Until the language is definitively interpreted, perplexing scenarios are easy to imagine. Suppose, for instance, that a published Court of Appeals opinion contains a holding on a pertinent and timely issue.  Suppose next that the Supreme Court allows discretionary review, briefs are filed, the case is argued, and the Court issues a per curiam 3-3 opinion.  If the usual accompanying language means that the holding in the published Court of Appeals opinion now lacks precedential value in the Court of Appeals, the Supreme Court has effectively depublished that case, leaving the issues it addressed unresolved and, apparently, up for grabs if a subsequent panel comes to a different conclusion.  [Note: Although North Carolina has no formal procedure for depublishing cases, other states do. See, e.g., State v. Revelation Alo, 216 Mich. App. 669, 678, 550 N.W. 2d 568, 574 and fn. 3 (2003); People v. Dee, 222 Cal. App. 760, 763, 272 Cal.
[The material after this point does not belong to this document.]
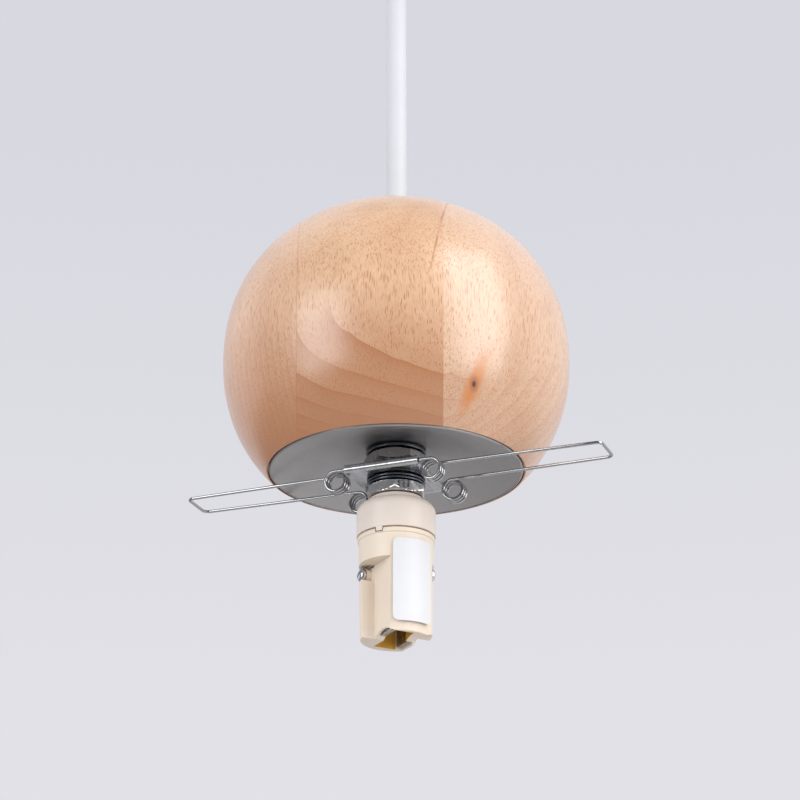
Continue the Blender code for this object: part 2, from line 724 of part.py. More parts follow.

Rptr. 208, 209 (1990).]

On the other hand, if that usual wording is limited to mean only what it apparently meant in the past, i.e., that the issue is unresolved as far as the Supreme Court is concerned, is the Court of Appeals’ resolution binding on later cases in the Court of Appeals because the published Court of Appeals opinion was never “overturned”?  If so, the issue will not be raised again before the Supreme Court on a dissent because the Court of Appeals judges will be bound by the 3-3 decision of the Supreme Court.

Or consider the following scenario.  An unpublished opinion from the Court of Appeals contains a pertinent holding on an issue that was not addressed in any published opinion.  Later, a published Court of Appeals opinion reaches a contrary holding on that issue.  On review of that later  published opinion, the Supreme Court issues a per curiam 3-3 opinion with the standard “affirmed without precedential value” language.  Which opinion carries the day before the Court of Appeals when the issue arises for a third time?  The unpublished opinion that first addressed the issue?  The later published but apparently “depublished” opinion?  Neither?

The interpretation that a 3-3 split should not be binding on the Court of Appeals is supported by at least one policy argument.  Because a 3-3 split indicates that the issue is one on which reasonable minds can (and have) differed, it is important that the issue be resolved by the Supreme Court for the benefit of our state’s jurisprudence.  If the Court of Appeals decision was binding on future Court of Appeals panels, the best opportunity to get the issue back before the Supreme Court—a dissent—would be effectively foreclosed.  A binding 3-3 decision would also prevent future refinement, exploration, and scholarship on the issue in the Court of Appeals.

Professor John Orth, who knows a thing or two about North Carolina constitutional law, has recently written on this issue. “Without Precedential Value—When the Justices of the Supreme Court of North Carolina are Equally Divided,” 93 N.C. L. Rev 1719 (2015).  If this topic interests you, the article is well worth reading.

Until we are given more authoritative word from the courts, it may be that the new statute and rule permitting en banc review by the Court of Appeals will provide a useful way for that court to address these questions.